Мой папа-архитектор, который летел вместе со мной в том же самолете, ожидал увидеть совсем другое. Он ехал в Америку ковбоев, лифтов фирмы Otis [276], в американскую архитектуру, в почти идеальную страну честного и разумного существования – но приехал он совсем не туда. И до сих пор не может оправиться. А я летела в страну огромных пространств и широких рек, в Америку среднего, анонимного человека. И я ее нашла, и в этой анонимной Америке я прекрасно себя чувствую.
А за пределами Центрального парка, знакомого вам по Сэлинджеру, каким было ваше первое визуальное впечатление от Нью-Йорка? На что это было похоже?
Одно из самых сильных впечатлений – неожиданно обнаруженные дворики в Ист-Сайде. Я и не думала, что в Нью-Йорке есть дворики. И, конечно, Village – все эти джазовые клубы: «Zinc Bar», «Blue Note». Я очень люблю джаз, и друзья еще в первый мой приезд повели меня в этот клуб. Это священное место я кое-как себе представляла еще в России, но все равно впечатление было очень сильное.

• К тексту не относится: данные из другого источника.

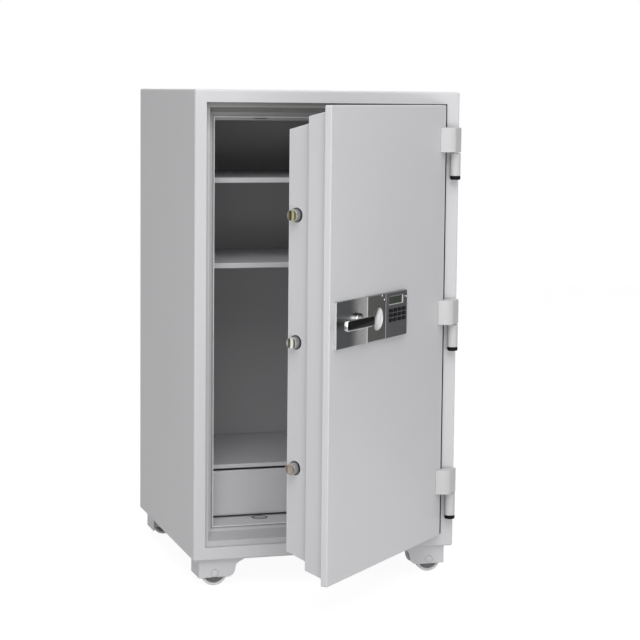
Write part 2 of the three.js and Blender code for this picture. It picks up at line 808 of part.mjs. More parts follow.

Расскажите, пожалуйста, о первых литературных знакомствах в Нью-Йорке.
Это Саша Сумеркин, Ян Пробштейн и Марина Темкина, с которыми я работала в NYANA [277]. Сейчас «Наяны», как мы ее звали, больше нет. Эта контора была создана после войны как агентство для помощи беженцам и перемещенным лицам. Потом были разные волны из разных стран, и вот в 90-е снова пришел черед русских эмигрантов. Тогда нанимали много русских переводчиков. И мы все там постепенно оказались. Там, как в одесской газете «Гудок» [278]или, как говорил Саша, как в академии Платона, сошлась масса разных интересных людей. С Сашей мы стали очень дружны. Именно он – по собственной инициативе – отнес мои стихи Бродскому. Мое знакомство с Бродским состоялось благодаря Сумеркину. Потом возникли и другие знакомства: с Володей Гандельсманом, с Ефимовыми, с критиком Лилей Панн и ее мужем, математиком Виктором Панном. Вдруг оказалось, что мы все тут друг друга знаем.